Provided data:
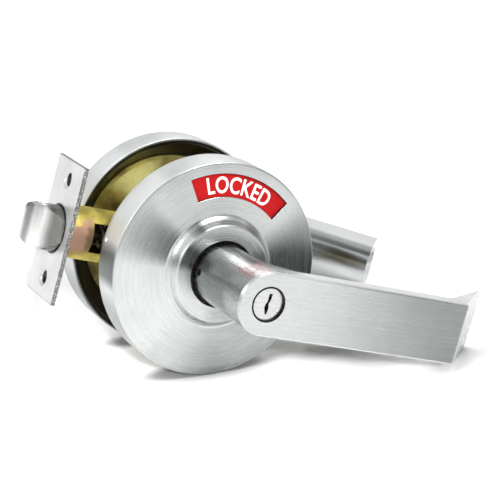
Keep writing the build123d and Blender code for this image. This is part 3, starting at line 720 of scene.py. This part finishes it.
@lru_cache(maxsize=None)
def material_of(finish: Any) -> Material:
    """The finish's material, made once."""
    return finish.material()


def dress(piece: Object, finish: Any) -> None:
    """Give a piece or a CAD node one finish, in all its material slots.

    Args:
        piece: the object.
        finish: one of the finish classes.
    """
    material = material_of(finish)
    if not piece.material_slots:
        piece.data.materials.append(material)
    for place in piece.material_slots:
        place.material = material


ROSE_CHROME = RoseChrome(
    "rose_chrome",
    Grain.TURNED,
    light=(0.67, 0.69, 0.68),
    dark=(0.16, 0.17, 0.17),
    roughness=0.27,
    line=0.26,
    line_depth=0.045,
    contrast=0.30,
    run=60.0,
    # painted reflection and shade of the turned finish
    sectors=several(
        PaintedSector, (285.0, 21.0, -0.78, 16.0), (80.0, 42.0, -0.66), (148.0, 52.0, -0.34), (238.0, 44.0, 0.03)
    ),
    collar_sectors=several(
        PaintedSector, (297.0, 26.0, 0.6), (315.0, 12.0, -0.8), (355.0, 18.0, -0.35), (80.0, 42.0, -0.5)
    ),
    wall_sectors=several(
        PaintedSector,
        (293.0, 30.0, 0.65),
        (335.0, 20.0, 0.1),
        (355.0, 24.0, -0.25),
        (228.0, 22.0, -0.5),
        (262.0, 14.0, -0.85),
    ),
)
LEVER_CHROME = LeverChrome(
    "lever_chrome",
    light=(0.64, 0.66, 0.65),
    dark=(0.18, 0.19, 0.19),
    roughness=0.27,
    run=34.0,
    contrast=0.26,
    streak=0.3,
    # painted reflections on the neck
    neck_sectors=several(
        PaintedSector, (-16.0, 16.0, -0.80), (12.0, 26.0, -0.35), (-62.0, 14.0, -0.30), (-110.0, 32.0, -0.50)
    ),
)
INSIDE_LEVER_CHROME = LeverChrome(
    "inside_lever_chrome",
    light=(0.80, 0.82, 0.81),
    dark=(0.10, 0.11, 0.11),
    roughness=0.20,
    line_depth=0.02,
    run=22.0,
    contrast=0.35,
    streak=0.4,
    # painted reflections: the fade and the stripes on the back
    fade=(5.0, 91.0, 0.1),
    back_reflection_stripes=several(
        PaintedStripe, (11.5, 3.2, 0.45), (6.6, 2.6, -0.25), (3.8, 3.8, -0.55), (-2.5, 3.0, -0.15)
    ),
)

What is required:
Write the data back out verbatim.

Right answer:
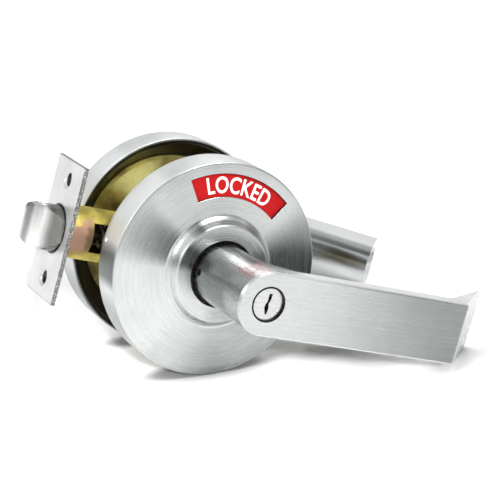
Keep writing the build123d and Blender code for this image. This is part 3, starting at line 720 of scene.py. This part finishes it.
@lru_cache(maxsize=None)
def material_of(finish: Any) -> Material:
    """The finish's material, made once."""
    return finish.material()


def dress(piece: Object, finish: Any) -> None:
    """Give a piece or a CAD node one finish, in all its material slots.

    Args:
        piece: the object.
        finish: one of the finish classes.
    """
    material = material_of(finish)
    if not piece.material_slots:
        piece.data.materials.append(material)
    for place in piece.material_slots:
        place.material = material


ROSE_CHROME = RoseChrome(
    "rose_chrome",
    Grain.TURNED,
    light=(0.67, 0.69, 0.68),
    dark=(0.16, 0.17, 0.17),
    roughness=0.27,
    line=0.26,
    line_depth=0.045,
    contrast=0.30,
    run=60.0,
    # painted reflection and shade of the turned finish
    sectors=several(
        PaintedSector, (285.0, 21.0, -0.78, 16.0), (80.0, 42.0, -0.66), (148.0, 52.0, -0.34), (238.0, 44.0, 0.03)
    ),
    collar_sectors=several(
        PaintedSector, (297.0, 26.0, 0.6), (315.0, 12.0, -0.8), (355.0, 18.0, -0.35), (80.0, 42.0, -0.5)
    ),
    wall_sectors=several(
        PaintedSector,
        (293.0, 30.0, 0.65),
        (335.0, 20.0, 0.1),
        (355.0, 24.0, -0.25),
        (228.0, 22.0, -0.5),
        (262.0, 14.0, -0.85),
    ),
)
LEVER_CHROME = LeverChrome(
    "lever_chrome",
    light=(0.64, 0.66, 0.65),
    dark=(0.18, 0.19, 0.19),
    roughness=0.27,
    run=34.0,
    contrast=0.26,
    streak=0.3,
    # painted reflections on the neck
    neck_sectors=several(
        PaintedSector, (-16.0, 16.0, -0.80), (12.0, 26.0, -0.35), (-62.0, 14.0, -0.30), (-110.0, 32.0, -0.50)
    ),
)
INSIDE_LEVER_CHROME = LeverChrome(
    "inside_lever_chrome",
    light=(0.80, 0.82, 0.81),
    dark=(0.10, 0.11, 0.11),
    roughness=0.20,
    line_depth=0.02,
    run=22.0,
    contrast=0.35,
    streak=0.4,
    # painted reflections: the fade and the stripes on the back
    fade=(5.0, 91.0, 0.1),
    back_reflection_stripes=several(
        PaintedStripe, (11.5, 3.2, 0.45), (6.6, 2.6, -0.25), (3.8, 3.8, -0.55), (-2.5, 3.0, -0.15)
    ),
)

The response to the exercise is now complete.